According to the district court, the UCC does not countenance the sequence of money now, terms later. … One of the court's reasons--that by proposing as part of the draft Article 2B a new UCC sec. 2-2203 that would explicitly validate standard-form user licenses, the American Law Institute and the National Conference of Commissioners on Uniform Laws have conceded the invalidity of shrinkwrap licenses under current law, see 908 F. Supp. at 65566--depends on a faulty inference. To propose a change in a law's text is not necessarily to propose a change in the law's effect. New words may be designed to fortify the current rule with a more precise text that curtails uncertainty. To judge by the flux of law review articles discussing shrinkwrap licenses, uncertainty is much in need of reduction--although businesses seem to feel less uncertainty than do scholars, for only three cases (other than ours) touch on the subject, and none directly addresses it. See Step-Saver Data Systems, Inc. v. Wyse Technology, 939 F.2d 91 (3d Cir. 1991); Vault Corp. v. Quaid Software Ltd., 847 F.2d 255, 268-70 (5th Cir. 1988); Arizona Retail Systems, Inc. v. Software Link, Inc., 831 F. Supp. 759 (D. Ariz. 1993). As their titles suggest, these are not consumer transactions. Step-Saver is a battle-of the-forms case, in which the parties exchange incompatible forms and a court must decide which prevails. See Northrop Corp. v. Litronic Industries, 29 F.3d 1173 (7th Cir. 1994) (Illinois law); Douglas G. Baird & Robert Weisberg, Rules, Standards, and the Battle of the Forms: A Reassessment of sec. 2-207, 68 Va. L. Rev. 1217, 1227-31 (1982). Our case has only one form; UCC sec. 2-207 is irrelevant. Vault holds that Louisiana's special shrinkwrap-license statute is preempted by federal law, a question to which we return. And Arizona Retail Systems did not reach the question, because the court found that the buyer knew the terms of the license before purchasing the software.

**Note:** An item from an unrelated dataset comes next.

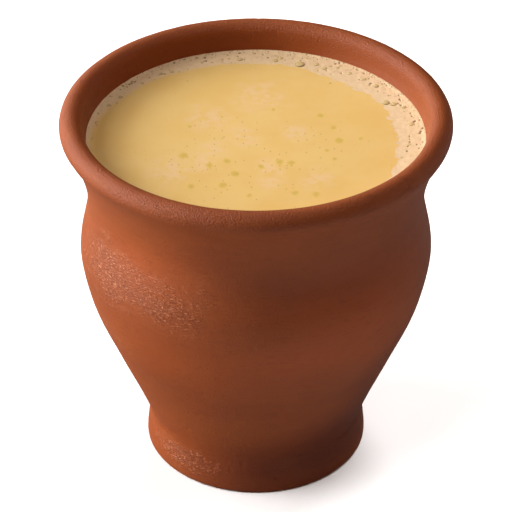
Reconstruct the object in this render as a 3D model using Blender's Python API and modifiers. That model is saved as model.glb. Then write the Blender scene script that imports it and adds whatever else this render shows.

What then does the current version of the UCC have to say? We think that the place to start is sec. 2-204(1): "A contract for sale of goods may be made in any manner sufficient to show agreement, including conduct by both parties which recognizes the existence of such a contract." A vendor, as master of the offer, may invite acceptance by conduct, and may propose limitations on the kind of conduct that constitutes acceptance. A buyer may accept by performing the acts the vendor proposes to treat as acceptance. And that is what happened. ProCD proposed a contract that a buyer would accept by using the software after having an opportunity to read the license at leisure. This Zeidenberg did. He had no choice, because the software splashed the license on the screen and would not let him proceed without indicating acceptance. So although the district judge was right to say that a contract can be, and often is, formed simply by paying the price and walking out of the store, the UCC permits contracts to be formed in other ways. ProCD proposed such a different way, and without protest Zeidenberg agreed. Ours is not a case in which a consumer opens a package to find an insert saying "you owe us an extra $10,000" and the seller files suit to collect. Any buyer finding such a demand can prevent formation of the contract by returning the package, as can any consumer who concludes that the terms of the license make the software worth less than the purchase price. Nothing in the UCC requires a seller to maximize the buyer's net gains.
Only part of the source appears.